> _SUPPLIED MATERIAL_:
[START]
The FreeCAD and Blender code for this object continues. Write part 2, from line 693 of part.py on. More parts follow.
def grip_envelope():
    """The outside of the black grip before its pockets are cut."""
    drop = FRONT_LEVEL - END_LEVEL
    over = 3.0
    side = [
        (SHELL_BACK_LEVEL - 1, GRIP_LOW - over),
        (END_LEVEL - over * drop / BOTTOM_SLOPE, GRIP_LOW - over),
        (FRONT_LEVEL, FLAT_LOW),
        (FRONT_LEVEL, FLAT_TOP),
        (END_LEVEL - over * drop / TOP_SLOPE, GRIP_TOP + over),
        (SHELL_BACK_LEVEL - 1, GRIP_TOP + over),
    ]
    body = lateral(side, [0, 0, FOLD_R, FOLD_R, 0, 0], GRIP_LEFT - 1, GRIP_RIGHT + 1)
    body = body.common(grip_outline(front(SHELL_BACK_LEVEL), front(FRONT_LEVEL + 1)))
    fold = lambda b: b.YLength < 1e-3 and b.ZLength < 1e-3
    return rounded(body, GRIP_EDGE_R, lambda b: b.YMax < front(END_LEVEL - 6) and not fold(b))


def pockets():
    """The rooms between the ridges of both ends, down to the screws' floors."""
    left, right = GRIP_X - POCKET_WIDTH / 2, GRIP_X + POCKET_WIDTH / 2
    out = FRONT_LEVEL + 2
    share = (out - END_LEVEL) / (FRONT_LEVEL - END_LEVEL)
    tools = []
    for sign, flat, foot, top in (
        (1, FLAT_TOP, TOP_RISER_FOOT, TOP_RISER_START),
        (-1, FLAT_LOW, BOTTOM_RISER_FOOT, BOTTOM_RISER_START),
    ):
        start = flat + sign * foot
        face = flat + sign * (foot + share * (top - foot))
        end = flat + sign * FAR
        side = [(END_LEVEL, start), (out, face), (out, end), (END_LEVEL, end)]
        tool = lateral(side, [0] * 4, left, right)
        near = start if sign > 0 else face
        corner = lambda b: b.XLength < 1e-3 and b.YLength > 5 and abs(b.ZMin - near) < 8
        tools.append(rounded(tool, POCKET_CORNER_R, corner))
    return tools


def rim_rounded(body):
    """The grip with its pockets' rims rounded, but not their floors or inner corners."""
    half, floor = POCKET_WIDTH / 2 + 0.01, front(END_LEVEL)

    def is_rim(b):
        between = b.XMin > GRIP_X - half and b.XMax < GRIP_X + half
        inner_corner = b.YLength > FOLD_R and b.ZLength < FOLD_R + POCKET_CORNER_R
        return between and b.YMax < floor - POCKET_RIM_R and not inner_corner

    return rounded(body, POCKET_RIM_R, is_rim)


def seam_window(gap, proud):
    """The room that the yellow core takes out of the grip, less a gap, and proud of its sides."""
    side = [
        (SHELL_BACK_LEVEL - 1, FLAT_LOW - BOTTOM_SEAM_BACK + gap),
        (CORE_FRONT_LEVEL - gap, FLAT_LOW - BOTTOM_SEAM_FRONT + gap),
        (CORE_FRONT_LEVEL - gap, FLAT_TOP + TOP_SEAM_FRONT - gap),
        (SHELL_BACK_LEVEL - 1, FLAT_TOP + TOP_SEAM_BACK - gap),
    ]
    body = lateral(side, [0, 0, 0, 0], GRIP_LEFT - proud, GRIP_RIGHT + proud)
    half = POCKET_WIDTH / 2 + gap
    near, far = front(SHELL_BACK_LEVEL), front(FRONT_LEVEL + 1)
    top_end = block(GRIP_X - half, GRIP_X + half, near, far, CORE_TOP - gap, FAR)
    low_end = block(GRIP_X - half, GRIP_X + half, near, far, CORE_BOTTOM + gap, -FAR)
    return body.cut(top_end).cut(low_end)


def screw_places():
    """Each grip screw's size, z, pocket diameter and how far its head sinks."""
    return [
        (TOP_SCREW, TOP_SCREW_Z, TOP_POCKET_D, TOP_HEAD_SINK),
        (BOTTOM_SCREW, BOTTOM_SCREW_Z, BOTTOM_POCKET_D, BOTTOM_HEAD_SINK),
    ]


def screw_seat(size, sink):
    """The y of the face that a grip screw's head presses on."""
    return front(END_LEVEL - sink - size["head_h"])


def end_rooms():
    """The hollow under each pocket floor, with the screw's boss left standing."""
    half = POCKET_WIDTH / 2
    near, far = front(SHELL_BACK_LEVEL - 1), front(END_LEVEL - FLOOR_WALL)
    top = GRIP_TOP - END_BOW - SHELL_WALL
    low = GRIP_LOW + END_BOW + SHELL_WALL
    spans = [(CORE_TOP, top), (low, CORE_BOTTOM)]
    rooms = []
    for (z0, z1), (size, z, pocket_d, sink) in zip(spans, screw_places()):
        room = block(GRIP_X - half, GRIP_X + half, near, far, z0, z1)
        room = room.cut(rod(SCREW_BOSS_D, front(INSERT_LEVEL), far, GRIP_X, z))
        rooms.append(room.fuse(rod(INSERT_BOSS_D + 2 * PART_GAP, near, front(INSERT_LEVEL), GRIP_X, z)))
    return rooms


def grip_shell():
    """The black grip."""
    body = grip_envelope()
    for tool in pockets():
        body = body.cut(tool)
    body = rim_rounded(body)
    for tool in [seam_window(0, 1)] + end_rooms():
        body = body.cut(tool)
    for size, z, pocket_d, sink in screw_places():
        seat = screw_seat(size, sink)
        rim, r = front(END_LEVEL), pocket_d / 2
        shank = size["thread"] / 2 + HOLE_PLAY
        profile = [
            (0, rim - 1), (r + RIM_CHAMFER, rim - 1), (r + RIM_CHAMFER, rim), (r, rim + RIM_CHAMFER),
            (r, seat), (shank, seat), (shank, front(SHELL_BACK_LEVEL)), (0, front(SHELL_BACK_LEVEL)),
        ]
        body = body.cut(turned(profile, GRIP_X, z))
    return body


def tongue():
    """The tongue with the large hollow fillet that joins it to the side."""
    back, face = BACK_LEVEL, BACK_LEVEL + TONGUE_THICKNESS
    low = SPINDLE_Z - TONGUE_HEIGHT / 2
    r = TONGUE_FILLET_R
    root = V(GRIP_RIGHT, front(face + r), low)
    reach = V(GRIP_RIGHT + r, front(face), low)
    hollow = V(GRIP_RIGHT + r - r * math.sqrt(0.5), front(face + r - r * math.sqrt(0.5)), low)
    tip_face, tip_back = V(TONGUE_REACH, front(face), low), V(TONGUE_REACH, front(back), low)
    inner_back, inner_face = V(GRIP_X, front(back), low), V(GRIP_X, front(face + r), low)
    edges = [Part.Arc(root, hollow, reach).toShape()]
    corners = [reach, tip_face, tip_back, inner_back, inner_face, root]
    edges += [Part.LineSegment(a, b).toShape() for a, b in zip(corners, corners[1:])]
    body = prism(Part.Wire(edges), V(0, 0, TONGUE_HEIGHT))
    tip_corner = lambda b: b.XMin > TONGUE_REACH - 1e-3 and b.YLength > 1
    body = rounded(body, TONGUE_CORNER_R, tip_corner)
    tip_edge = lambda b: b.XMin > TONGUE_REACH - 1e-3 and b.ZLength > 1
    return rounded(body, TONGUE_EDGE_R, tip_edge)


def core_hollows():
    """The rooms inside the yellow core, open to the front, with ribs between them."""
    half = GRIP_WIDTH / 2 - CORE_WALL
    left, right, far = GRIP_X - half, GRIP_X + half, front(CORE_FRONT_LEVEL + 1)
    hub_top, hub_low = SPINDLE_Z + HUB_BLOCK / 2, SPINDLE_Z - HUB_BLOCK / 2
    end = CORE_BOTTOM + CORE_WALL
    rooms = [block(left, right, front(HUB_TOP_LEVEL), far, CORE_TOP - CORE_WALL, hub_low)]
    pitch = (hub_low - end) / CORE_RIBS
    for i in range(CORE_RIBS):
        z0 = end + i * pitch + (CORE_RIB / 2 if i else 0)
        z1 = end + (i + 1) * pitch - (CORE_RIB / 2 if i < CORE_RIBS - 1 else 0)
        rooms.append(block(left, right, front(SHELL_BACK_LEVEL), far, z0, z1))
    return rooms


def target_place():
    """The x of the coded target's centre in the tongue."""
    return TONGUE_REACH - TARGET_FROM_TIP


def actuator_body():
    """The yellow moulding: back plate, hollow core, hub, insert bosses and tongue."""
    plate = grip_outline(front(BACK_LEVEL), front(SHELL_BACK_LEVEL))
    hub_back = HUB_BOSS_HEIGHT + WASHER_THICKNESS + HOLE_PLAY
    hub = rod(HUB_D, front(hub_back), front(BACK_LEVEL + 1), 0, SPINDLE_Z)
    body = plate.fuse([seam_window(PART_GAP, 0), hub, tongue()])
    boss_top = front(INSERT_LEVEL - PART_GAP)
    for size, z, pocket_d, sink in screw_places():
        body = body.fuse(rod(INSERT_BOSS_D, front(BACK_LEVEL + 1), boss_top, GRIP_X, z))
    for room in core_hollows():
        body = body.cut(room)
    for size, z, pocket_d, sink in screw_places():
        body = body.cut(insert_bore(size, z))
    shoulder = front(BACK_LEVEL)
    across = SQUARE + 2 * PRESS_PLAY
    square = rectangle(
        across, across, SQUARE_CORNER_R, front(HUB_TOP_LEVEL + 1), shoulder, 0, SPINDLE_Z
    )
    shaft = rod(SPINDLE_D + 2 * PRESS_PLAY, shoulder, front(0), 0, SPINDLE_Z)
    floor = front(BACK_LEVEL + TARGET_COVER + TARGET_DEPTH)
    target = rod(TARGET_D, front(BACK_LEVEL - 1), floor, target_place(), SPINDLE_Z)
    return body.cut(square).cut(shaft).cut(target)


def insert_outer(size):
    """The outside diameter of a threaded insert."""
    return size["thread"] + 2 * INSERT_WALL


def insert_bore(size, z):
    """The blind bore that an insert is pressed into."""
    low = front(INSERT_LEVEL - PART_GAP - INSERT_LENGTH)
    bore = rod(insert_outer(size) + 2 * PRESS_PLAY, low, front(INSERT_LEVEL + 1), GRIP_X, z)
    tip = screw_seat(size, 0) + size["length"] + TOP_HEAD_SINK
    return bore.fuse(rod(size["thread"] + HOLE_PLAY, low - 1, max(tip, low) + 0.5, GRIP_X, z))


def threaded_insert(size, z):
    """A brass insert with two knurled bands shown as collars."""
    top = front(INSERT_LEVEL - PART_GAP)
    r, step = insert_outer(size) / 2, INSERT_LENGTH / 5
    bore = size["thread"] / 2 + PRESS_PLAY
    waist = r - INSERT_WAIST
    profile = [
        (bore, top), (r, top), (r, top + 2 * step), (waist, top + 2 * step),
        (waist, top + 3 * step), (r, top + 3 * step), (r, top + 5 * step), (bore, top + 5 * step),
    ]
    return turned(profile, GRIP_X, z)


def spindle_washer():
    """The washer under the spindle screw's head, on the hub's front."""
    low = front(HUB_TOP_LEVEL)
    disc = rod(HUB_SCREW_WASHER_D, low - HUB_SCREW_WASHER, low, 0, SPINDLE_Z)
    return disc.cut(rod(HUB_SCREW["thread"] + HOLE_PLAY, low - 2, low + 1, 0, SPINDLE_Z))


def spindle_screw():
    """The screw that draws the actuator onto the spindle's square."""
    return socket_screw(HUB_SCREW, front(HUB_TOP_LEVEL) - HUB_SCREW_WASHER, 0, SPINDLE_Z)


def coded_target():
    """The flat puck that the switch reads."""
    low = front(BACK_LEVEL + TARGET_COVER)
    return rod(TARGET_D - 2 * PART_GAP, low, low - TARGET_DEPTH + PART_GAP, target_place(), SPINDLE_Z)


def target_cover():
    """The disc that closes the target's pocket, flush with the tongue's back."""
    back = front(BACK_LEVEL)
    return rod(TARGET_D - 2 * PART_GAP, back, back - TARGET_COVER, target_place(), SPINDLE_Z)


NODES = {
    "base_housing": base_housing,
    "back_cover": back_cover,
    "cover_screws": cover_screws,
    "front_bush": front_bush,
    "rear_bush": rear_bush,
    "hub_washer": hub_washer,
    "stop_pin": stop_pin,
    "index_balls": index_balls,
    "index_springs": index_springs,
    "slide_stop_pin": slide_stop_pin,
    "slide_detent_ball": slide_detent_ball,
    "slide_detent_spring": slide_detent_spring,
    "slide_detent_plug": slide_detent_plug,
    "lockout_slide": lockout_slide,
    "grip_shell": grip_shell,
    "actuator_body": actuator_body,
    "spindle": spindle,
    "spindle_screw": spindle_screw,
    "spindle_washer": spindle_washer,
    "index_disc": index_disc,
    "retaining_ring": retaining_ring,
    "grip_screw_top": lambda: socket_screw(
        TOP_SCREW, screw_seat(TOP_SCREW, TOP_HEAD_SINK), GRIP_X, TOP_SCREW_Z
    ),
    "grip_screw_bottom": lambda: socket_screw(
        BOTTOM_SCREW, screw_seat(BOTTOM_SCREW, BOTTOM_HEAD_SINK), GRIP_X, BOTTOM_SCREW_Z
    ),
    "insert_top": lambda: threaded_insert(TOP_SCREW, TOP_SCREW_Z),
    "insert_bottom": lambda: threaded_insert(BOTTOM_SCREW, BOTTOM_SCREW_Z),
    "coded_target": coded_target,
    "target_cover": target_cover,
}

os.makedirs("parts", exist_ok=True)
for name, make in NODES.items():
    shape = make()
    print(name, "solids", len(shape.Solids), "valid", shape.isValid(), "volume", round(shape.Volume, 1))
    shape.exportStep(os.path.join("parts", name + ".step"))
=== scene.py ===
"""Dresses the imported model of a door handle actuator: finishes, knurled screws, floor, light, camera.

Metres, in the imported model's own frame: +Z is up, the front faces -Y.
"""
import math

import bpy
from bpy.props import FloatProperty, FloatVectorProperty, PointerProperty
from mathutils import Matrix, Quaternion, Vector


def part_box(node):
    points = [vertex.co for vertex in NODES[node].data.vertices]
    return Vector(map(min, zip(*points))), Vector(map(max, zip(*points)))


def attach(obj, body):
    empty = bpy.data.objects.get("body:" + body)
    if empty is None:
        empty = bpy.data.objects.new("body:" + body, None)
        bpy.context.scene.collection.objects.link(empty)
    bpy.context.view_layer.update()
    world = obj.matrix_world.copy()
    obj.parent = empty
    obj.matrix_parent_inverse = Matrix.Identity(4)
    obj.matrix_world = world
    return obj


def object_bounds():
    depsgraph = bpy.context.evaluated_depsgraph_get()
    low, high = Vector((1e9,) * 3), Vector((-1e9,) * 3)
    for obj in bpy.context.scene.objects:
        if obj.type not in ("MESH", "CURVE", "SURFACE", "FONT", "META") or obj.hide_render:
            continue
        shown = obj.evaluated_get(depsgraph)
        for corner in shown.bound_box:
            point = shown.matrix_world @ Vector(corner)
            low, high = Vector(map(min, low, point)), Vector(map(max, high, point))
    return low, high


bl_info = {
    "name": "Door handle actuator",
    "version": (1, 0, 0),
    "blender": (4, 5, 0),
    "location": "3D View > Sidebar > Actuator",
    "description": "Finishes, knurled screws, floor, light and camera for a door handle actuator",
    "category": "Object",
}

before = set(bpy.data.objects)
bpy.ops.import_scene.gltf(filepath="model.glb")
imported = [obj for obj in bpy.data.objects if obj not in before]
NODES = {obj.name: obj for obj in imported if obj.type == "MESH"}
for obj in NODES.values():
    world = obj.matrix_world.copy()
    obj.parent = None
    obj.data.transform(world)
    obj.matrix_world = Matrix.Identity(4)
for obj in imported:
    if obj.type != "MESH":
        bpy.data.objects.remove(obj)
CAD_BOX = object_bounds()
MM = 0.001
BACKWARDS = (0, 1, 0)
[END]
> _DIRECTIONS FOR THIS TASK_: From the data above, copy each line where the string "empty" appears.

> _OUTPUT BELOW_:
    empty = bpy.data.objects.get("body:" + body)
    if empty is None:
        empty = bpy.data.objects.new("body:" + body, None)
        bpy.context.scene.collection.objects.link(empty)
    obj.parent = empty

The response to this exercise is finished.